III. BEHAVIOUR (which includes where the birds are.) These are right on the tideline of what looks like a sandy, or mixed sand and mud beach. If you could see them moving, you could note whether they walk or run, move constantly or in a stop-start motion, in flocks or singly, whether they feed off the surface or probe below the surface, and what they seem to be feeding on.

IV. PROBABILITY. You can find out from books, the internet and more experienced wader-watchers what the most likely species are in your area. In this case, it’s a beach in western Sarawak.

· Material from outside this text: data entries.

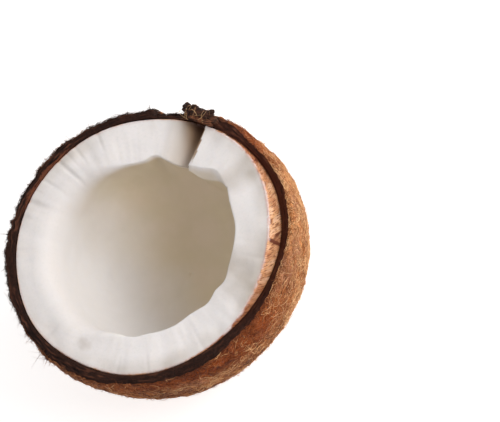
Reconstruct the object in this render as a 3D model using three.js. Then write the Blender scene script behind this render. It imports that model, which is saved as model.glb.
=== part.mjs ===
// Half of a cracked coconut, open side up: the hard shell, the white flesh in it and a
// scrap of husk on the broken edge. Millimetres, +Z up, standing on the worn blossom end.
import * as THREE from 'three';

const { degToRad, lerp, clamp, smoothstep } = THREE.MathUtils;

// ---- Shell ----
const RIM_RADIUS = 56.7;                 // outside of the broken edge, on average
const OVALNESS = 0.017;                  // of the radius: the edge is slightly oval,
const OVAL_AT = degToRad(3);
const THREE_RIBS = 0.0096;               // and faintly three-cornered, as the nut's ribs make it
const RIBS_AT = degToRad(27);
const BELLY_DROP = 11.3;                 // from the edge down to the widest level
const BELLY_HEIGHT = 52;                 // from the widest level down to the blossom end
const LEAN = new THREE.Vector2(4.4, 1.9); // how far the blossom end sits off the edge's centre
const SEAT_RADIUS = 11;                  // worn flat at the blossom end
const SHELL_WALL = 3.9;

// ---- Flesh ----
const FIT_GAP = 0.3;                     // between shell and flesh, and under the scrap
const FLESH_SIDE = 16.4;                 // thickness at the belly
const FLESH_BASE = 13;                   // thickness at the blossom end
const CAVITY_DROP = 4;                   // from the edge down to the cavity's widest level
const CAVITY_OVALNESS = 0.03;            // more oval than the shell

// ---- Break line: on one side the flesh stands up and the shell broke off bevelled ----
const PROUD = 4.8;                       // flesh above the shell's edge, at most
const PROUD_INNER = 3.4;                 // the same at the cavity
const BEVEL = 2.6;                       // shell's inner corner below its outer one, at most
const PROUD_AT = degToRad(3);
const PROUD_SPREAD = degToRad(65);       // to either side of PROUD_AT

// ---- Notch: a bite that slopes in from one side and ends at a steep wall ----
const NOTCH_WALL_AT = degToRad(59.5);
const NOTCH_WALL_TURN = degToRad(1.2);   // the wall isn't quite upright
const NOTCH_SPREAD = degToRad(17);
const NOTCH_OUTER = 8;                   // depth at the shell
const NOTCH_INNER = 4.5;                 // depth at the cavity

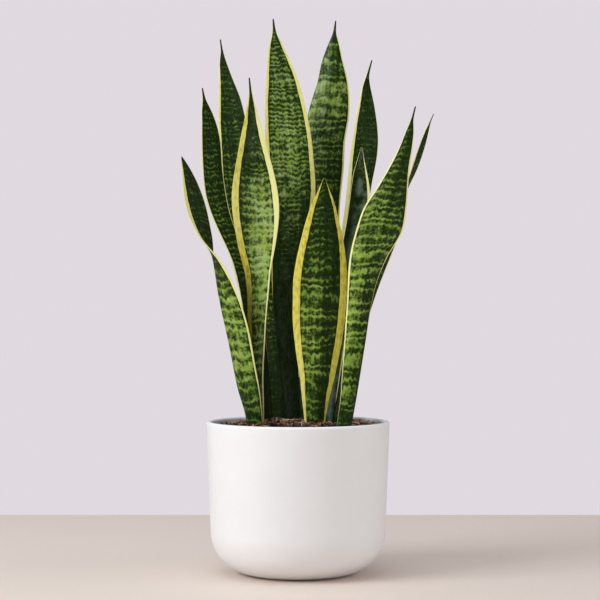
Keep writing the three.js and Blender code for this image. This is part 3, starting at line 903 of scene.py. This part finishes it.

V. COLOUR. Rather than looking at details straight away (that may come later!), it helps to start by noticing ‘blocks and patterns’. For example, in the photo above, the larger, ‘fatter’ birds behind seem be rather plain brown ‘above’. They also have a distinct ‘collar’ round the front of the neck and a bit of a pale eyebrow above a brown mask that runs through the eye. The 2 smaller birds in the centre look much paler overall, and to be rather ‘mottled’ and grey above, to have only a diffuse pale grey collar, and a darker ‘shoulder’ at the front bend of the wing. The long-billed birds have orange legs (be careful with colours – perceptions, light and individual variation can play a part, and of course, mud can conceal leg and bill colour completely! Some might say these legs are yellow or even red. But at least we can agree they are brightly coloured, and not black!)

I’m not saying that by observing all these details you will immediately be able to identify every wader you see. But hopefully, this exercise shows you that, with a little observation and effort, you can actually say quite a lot about the birds you see (and it helps greatly to remember by writing notes). If you make a habit of visiting the same site regularly over the coming migratory season, and following this process of observation, you’ll soon be able to identify the commoner species with confidence. Once you have a few key species to compare others with, the identification of other, less commonly seen species becomes much easier.